::: Dataset extract

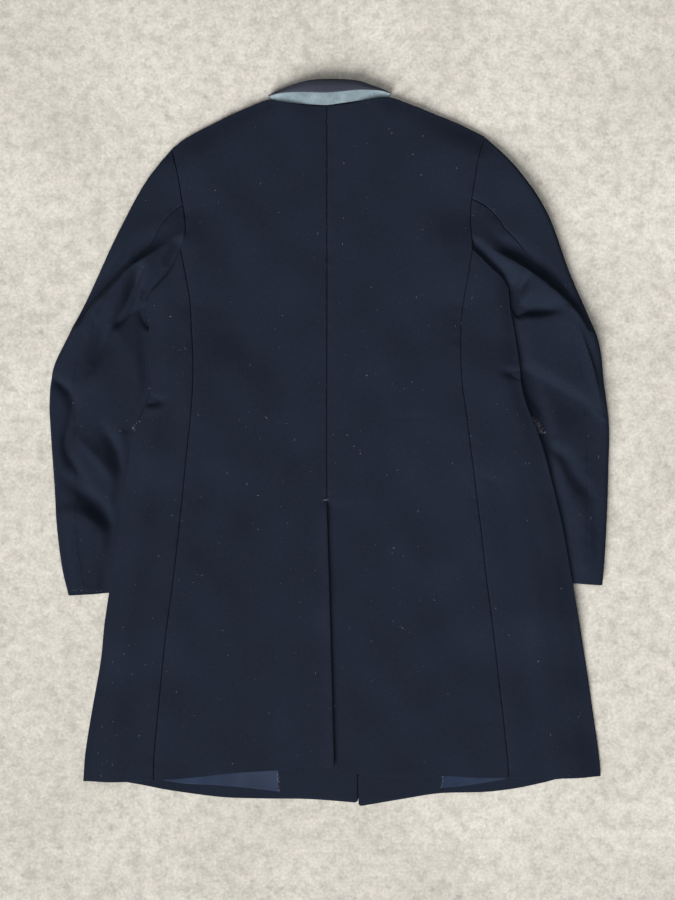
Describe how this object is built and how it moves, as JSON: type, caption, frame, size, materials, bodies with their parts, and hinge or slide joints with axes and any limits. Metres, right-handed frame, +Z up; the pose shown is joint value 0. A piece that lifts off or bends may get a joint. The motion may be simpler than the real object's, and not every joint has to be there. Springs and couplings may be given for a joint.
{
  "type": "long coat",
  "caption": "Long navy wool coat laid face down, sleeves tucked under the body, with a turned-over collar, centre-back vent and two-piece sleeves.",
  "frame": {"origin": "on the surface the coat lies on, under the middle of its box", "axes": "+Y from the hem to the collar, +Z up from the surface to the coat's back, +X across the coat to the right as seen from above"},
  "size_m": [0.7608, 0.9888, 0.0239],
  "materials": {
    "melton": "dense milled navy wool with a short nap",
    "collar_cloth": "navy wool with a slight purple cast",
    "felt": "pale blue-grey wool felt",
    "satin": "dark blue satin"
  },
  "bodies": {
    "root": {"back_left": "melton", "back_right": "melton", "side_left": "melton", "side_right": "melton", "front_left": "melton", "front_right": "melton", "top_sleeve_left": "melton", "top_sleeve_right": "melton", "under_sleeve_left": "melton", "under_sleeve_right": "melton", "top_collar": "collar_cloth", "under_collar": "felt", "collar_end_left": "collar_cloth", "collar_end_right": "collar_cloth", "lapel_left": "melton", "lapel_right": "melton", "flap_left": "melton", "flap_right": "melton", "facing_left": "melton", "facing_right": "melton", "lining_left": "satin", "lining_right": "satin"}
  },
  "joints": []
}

::::::

To be done:
All of the data shown above must be copied exactly.

Full response:
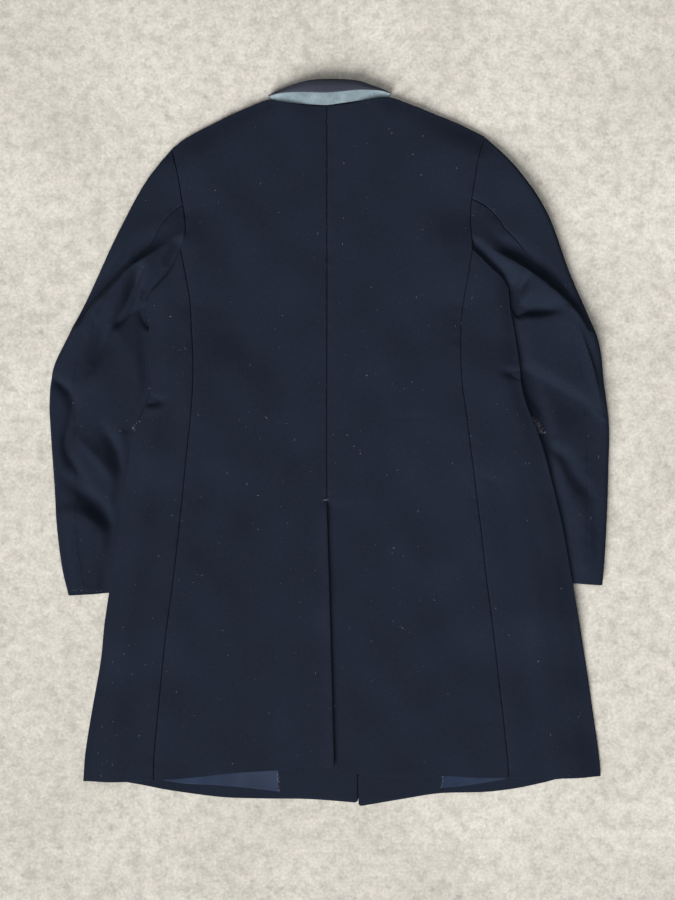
Describe how this object is built and how it moves, as JSON: type, caption, frame, size, materials, bodies with their parts, and hinge or slide joints with axes and any limits. Metres, right-handed frame, +Z up; the pose shown is joint value 0. A piece that lifts off or bends may get a joint. The motion may be simpler than the real object's, and not every joint has to be there. Springs and couplings may be given for a joint.
{
  "type": "long coat",
  "caption": "Long navy wool coat laid face down, sleeves tucked under the body, with a turned-over collar, centre-back vent and two-piece sleeves.",
  "frame": {"origin": "on the surface the coat lies on, under the middle of its box", "axes": "+Y from the hem to the collar, +Z up from the surface to the coat's back, +X across the coat to the right as seen from above"},
  "size_m": [0.7608, 0.9888, 0.0239],
  "materials": {
    "melton": "dense milled navy wool with a short nap",
    "collar_cloth": "navy wool with a slight purple cast",
    "felt": "pale blue-grey wool felt",
    "satin": "dark blue satin"
  },
  "bodies": {
    "root": {"back_left": "melton", "back_right": "melton", "side_left": "melton", "side_right": "melton", "front_left": "melton", "front_right": "melton", "top_sleeve_left": "melton", "top_sleeve_right": "melton", "under_sleeve_left": "melton", "under_sleeve_right": "melton", "top_collar": "collar_cloth", "under_collar": "felt", "collar_end_left": "collar_cloth", "collar_end_right": "collar_cloth", "lapel_left": "melton", "lapel_right": "melton", "flap_left": "melton", "flap_right": "melton", "facing_left": "melton", "facing_right": "melton", "lining_left": "satin", "lining_right": "satin"}
  },
  "joints": []
}